Recorded data:
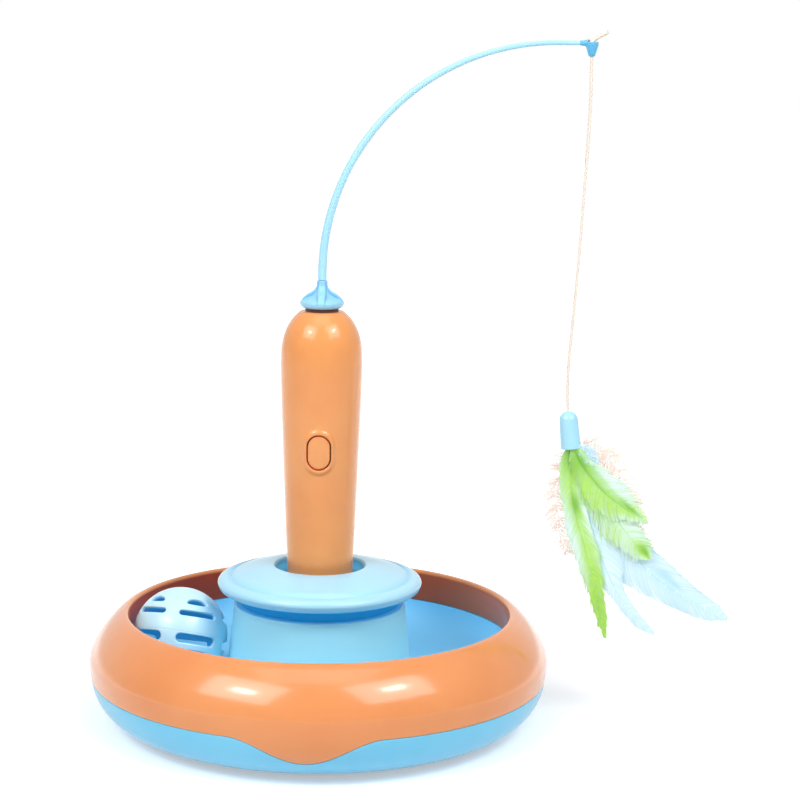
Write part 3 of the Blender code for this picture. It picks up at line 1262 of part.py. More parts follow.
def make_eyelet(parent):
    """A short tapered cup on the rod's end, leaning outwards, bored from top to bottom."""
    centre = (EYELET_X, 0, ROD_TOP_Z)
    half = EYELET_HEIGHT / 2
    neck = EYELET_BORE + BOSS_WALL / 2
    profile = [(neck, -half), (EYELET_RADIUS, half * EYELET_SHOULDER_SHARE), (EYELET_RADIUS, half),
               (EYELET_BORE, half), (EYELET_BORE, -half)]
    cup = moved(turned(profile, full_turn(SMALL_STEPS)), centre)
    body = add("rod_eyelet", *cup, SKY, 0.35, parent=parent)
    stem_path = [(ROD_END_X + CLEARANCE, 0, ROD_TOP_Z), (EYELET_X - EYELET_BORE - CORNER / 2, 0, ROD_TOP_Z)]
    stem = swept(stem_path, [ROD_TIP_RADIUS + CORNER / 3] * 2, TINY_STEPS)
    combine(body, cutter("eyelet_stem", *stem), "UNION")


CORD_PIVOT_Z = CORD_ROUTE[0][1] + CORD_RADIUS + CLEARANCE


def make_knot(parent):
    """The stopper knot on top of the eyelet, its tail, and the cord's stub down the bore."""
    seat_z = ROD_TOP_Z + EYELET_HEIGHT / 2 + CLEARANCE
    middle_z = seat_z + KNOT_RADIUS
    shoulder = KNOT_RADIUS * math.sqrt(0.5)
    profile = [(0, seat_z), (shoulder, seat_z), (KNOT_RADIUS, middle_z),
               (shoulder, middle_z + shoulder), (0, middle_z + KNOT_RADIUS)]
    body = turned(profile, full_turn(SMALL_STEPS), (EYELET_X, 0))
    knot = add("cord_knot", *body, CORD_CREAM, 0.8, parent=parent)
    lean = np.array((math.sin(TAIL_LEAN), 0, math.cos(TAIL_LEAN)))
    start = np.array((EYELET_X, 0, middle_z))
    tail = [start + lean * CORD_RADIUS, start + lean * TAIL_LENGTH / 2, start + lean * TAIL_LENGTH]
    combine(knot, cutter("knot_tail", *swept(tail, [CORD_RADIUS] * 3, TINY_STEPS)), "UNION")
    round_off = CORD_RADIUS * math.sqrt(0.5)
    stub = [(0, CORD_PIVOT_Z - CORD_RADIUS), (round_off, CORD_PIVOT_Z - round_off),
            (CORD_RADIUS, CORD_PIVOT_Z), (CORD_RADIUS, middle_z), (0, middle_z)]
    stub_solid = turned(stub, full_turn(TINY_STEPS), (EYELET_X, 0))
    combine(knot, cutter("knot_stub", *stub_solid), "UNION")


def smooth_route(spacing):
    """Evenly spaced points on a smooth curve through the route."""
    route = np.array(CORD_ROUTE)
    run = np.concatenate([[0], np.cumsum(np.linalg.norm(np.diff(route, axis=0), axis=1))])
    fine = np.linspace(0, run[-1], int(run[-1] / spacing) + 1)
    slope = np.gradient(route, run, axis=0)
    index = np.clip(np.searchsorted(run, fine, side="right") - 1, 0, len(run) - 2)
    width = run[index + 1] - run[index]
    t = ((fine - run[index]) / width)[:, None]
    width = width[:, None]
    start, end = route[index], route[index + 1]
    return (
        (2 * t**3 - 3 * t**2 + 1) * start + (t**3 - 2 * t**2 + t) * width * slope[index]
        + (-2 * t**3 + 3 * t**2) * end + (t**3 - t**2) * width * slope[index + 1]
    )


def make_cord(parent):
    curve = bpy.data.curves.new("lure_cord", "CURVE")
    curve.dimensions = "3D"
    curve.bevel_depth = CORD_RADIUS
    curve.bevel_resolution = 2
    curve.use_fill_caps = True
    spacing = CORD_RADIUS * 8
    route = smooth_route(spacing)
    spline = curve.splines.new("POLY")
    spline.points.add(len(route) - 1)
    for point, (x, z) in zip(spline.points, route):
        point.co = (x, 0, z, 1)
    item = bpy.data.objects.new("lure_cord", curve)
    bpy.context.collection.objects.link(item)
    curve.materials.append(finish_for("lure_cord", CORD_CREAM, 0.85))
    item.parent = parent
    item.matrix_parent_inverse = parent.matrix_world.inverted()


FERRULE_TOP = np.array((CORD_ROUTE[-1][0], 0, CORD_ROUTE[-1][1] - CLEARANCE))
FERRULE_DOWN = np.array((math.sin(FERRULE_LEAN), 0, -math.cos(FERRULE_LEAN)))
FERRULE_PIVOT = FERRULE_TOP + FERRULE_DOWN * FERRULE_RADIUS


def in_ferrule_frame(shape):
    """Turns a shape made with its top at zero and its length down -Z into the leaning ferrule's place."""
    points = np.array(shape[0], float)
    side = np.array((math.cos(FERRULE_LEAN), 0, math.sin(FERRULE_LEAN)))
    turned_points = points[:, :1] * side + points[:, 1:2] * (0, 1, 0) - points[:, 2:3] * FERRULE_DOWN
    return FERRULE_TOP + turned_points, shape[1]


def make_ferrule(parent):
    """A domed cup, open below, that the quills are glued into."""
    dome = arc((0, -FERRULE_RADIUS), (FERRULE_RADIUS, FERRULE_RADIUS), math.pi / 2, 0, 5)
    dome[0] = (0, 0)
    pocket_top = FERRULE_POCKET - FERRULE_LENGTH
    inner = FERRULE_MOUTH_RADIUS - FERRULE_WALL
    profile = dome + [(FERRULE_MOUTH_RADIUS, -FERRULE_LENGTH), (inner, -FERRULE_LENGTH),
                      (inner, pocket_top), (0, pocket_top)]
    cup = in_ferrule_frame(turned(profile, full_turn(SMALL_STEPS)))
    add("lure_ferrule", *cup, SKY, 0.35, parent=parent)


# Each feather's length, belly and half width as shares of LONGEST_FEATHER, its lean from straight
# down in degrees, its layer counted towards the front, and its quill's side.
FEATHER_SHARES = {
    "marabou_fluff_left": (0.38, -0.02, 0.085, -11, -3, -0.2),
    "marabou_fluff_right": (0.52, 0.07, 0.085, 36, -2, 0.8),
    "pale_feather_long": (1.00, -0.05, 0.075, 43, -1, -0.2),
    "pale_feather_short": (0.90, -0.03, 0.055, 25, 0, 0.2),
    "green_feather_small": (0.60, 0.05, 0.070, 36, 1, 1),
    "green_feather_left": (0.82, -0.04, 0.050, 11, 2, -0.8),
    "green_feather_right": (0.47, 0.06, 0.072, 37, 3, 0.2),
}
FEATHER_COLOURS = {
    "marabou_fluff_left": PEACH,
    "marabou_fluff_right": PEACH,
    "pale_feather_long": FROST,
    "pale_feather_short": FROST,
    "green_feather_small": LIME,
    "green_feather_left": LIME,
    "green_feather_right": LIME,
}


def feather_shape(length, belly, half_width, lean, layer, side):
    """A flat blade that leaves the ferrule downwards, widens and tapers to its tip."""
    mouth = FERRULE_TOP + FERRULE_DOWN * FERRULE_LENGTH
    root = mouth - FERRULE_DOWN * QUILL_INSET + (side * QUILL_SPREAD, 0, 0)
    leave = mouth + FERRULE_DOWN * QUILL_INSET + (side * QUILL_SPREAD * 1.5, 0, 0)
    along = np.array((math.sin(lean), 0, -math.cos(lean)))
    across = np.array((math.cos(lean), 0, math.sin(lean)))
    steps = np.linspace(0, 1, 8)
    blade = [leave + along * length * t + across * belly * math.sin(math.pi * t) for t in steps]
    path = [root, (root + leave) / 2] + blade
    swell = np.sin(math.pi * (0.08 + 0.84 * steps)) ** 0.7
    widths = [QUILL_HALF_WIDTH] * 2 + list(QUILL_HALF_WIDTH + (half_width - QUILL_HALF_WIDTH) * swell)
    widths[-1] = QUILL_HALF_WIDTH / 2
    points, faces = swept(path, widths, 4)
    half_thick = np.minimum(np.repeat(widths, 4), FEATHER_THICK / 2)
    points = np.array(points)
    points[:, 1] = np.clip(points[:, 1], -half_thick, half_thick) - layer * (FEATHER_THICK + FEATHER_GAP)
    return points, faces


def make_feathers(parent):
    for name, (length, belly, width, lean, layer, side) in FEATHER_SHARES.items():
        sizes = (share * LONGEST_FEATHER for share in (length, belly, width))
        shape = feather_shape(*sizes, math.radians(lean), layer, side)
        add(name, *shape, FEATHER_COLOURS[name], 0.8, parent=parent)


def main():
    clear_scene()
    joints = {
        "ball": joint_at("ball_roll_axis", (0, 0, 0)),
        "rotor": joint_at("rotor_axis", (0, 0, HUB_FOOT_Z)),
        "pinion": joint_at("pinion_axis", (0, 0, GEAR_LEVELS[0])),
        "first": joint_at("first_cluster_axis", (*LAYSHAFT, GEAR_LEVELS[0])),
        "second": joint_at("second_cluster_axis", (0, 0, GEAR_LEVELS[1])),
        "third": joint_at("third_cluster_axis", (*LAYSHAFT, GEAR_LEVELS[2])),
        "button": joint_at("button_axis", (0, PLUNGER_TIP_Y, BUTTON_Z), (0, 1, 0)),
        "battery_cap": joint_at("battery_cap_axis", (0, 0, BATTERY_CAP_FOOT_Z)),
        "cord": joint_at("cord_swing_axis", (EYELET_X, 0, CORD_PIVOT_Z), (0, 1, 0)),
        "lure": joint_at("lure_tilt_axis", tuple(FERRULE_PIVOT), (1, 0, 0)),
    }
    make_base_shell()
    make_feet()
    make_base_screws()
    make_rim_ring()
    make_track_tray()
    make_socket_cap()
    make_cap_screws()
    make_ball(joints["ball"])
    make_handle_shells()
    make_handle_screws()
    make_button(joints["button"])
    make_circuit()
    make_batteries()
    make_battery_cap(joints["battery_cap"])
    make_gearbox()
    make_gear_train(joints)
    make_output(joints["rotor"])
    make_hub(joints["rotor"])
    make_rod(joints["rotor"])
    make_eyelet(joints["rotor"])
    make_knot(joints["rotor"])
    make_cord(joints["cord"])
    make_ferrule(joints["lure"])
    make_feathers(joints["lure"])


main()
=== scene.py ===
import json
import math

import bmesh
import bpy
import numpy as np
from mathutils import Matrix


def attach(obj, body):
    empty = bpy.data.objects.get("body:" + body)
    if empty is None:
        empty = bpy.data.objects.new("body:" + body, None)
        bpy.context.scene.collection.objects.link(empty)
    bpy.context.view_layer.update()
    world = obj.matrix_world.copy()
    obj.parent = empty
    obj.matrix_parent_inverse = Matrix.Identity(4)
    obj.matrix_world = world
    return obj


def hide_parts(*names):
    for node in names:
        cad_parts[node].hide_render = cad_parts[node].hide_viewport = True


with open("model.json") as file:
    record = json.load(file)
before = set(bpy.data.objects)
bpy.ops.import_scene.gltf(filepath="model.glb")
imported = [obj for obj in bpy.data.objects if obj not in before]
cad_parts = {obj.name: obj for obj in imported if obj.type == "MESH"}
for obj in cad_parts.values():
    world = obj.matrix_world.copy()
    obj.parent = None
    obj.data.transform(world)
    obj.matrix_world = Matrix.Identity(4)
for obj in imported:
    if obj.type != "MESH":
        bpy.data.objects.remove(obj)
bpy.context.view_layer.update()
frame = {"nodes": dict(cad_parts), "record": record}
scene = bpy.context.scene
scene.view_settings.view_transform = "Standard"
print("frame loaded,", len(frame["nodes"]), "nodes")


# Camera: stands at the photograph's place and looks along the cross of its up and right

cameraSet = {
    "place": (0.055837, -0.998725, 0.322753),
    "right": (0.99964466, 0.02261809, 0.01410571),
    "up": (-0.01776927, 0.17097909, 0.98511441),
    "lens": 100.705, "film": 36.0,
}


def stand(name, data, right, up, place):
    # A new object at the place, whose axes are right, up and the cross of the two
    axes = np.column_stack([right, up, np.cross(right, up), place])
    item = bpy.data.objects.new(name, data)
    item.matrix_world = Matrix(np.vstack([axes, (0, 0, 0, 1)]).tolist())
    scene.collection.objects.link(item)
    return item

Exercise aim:
Give back exactly the lines running from the line that contains "make_base_screws()" through the line that contains "# Camera: stands", and nothing outside them.

Answer to this task:
    make_base_screws()
    make_rim_ring()
    make_track_tray()
    make_socket_cap()
    make_cap_screws()
    make_ball(joints["ball"])
    make_handle_shells()
    make_handle_screws()
    make_button(joints["button"])
    make_circuit()
    make_batteries()
    make_battery_cap(joints["battery_cap"])
    make_gearbox()
    make_gear_train(joints)
    make_output(joints["rotor"])
    make_hub(joints["rotor"])
    make_rod(joints["rotor"])
    make_eyelet(joints["rotor"])
    make_knot(joints["rotor"])
    make_cord(joints["cord"])
    make_ferrule(joints["lure"])
    make_feathers(joints["lure"])


main()
=== scene.py ===
import json
import math

import bmesh
import bpy
import numpy as np
from mathutils import Matrix


def attach(obj, body):
    empty = bpy.data.objects.get("body:" + body)
    if empty is None:
        empty = bpy.data.objects.new("body:" + body, None)
        bpy.context.scene.collection.objects.link(empty)
    bpy.context.view_layer.update()
    world = obj.matrix_world.copy()
    obj.parent = empty
    obj.matrix_parent_inverse = Matrix.Identity(4)
    obj.matrix_world = world
    return obj


def hide_parts(*names):
    for node in names:
        cad_parts[node].hide_render = cad_parts[node].hide_viewport = True


with open("model.json") as file:
    record = json.load(file)
before = set(bpy.data.objects)
bpy.ops.import_scene.gltf(filepath="model.glb")
imported = [obj for obj in bpy.data.objects if obj not in before]
cad_parts = {obj.name: obj for obj in imported if obj.type == "MESH"}
for obj in cad_parts.values():
    world = obj.matrix_world.copy()
    obj.parent = None
    obj.data.transform(world)
    obj.matrix_world = Matrix.Identity(4)
for obj in imported:
    if obj.type != "MESH":
        bpy.data.objects.remove(obj)
bpy.context.view_layer.update()
frame = {"nodes": dict(cad_parts), "record": record}
scene = bpy.context.scene
scene.view_settings.view_transform = "Standard"
print("frame loaded,", len(frame["nodes"]), "nodes")


# Camera: stands at the photograph's place and looks along the cross of its up and right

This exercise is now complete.